Now, this is not then and this team is not that team. This Phillies team is not so much cool as it is confident. It is not so much cool as it is insistent on insulating itself from the panicky football mentality that rules so much of this city. It really is a long season in baseball, and one-game snapshots tend to be so terribly out of focus.

But we are now into the urgency portion of the schedule. The games do start to matter now like football games. Moments will now decide who wins the National League East -- moments, individual efforts, plays born more out of desire than ability. And so, there was Victorino, busting it out of the box, probably sensing that Ramirez would have a hard time anyway if he used his speed and then receiving the gift of a less-than-insistent throw to second base. Runner on second, nobody out.

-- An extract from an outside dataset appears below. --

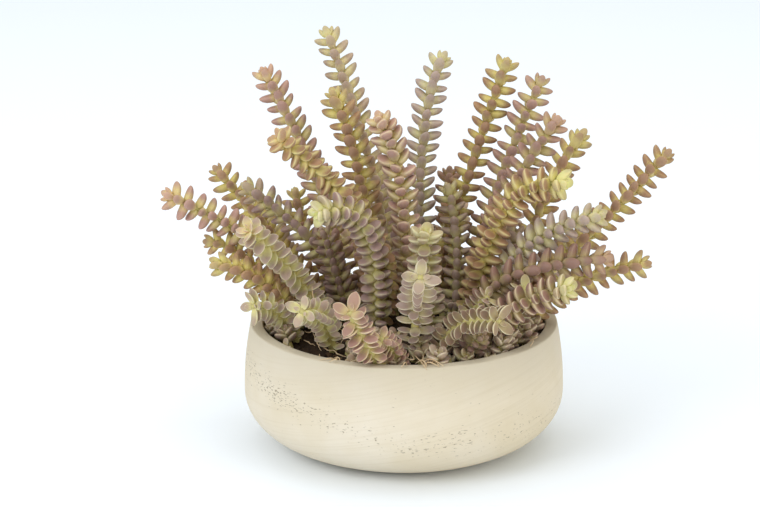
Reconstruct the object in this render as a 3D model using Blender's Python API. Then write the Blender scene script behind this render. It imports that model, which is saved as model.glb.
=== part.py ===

Now, he wasn't the only one. Earlier in the game, I saw Ryan Howard make the best defensive play I've ever seen him make, diving and catching a foul ball on the dead run, a long way into rightfield. He covered a ton of ground and then totally laid out for the ball -- just a great play. In the innings thereafter, it is hard to recall what was more disappointing: when Howard got picked off first base in the bottom of the 10th inning, or when he changed the shirt that he had made so wonderfully filthy. Doesn't he realize the value in this town of a shirt like that? Short of breaking your face on the outfield fence, an honestly-earned dirty shirt is honored around here.

Anyway, with 32 games to go, the Phils are now even in the loss column with the Mets. What seemed fated from the beginning, a gut-struggle for the division, is set up just that way. But these are the pictures you are starting to see: Howard's shirt, Brett Myers going crazy in the dugout after Feliz tied the game in the ninth, Victorino standing on second and clapping an insistent, let's-go clap. It's time.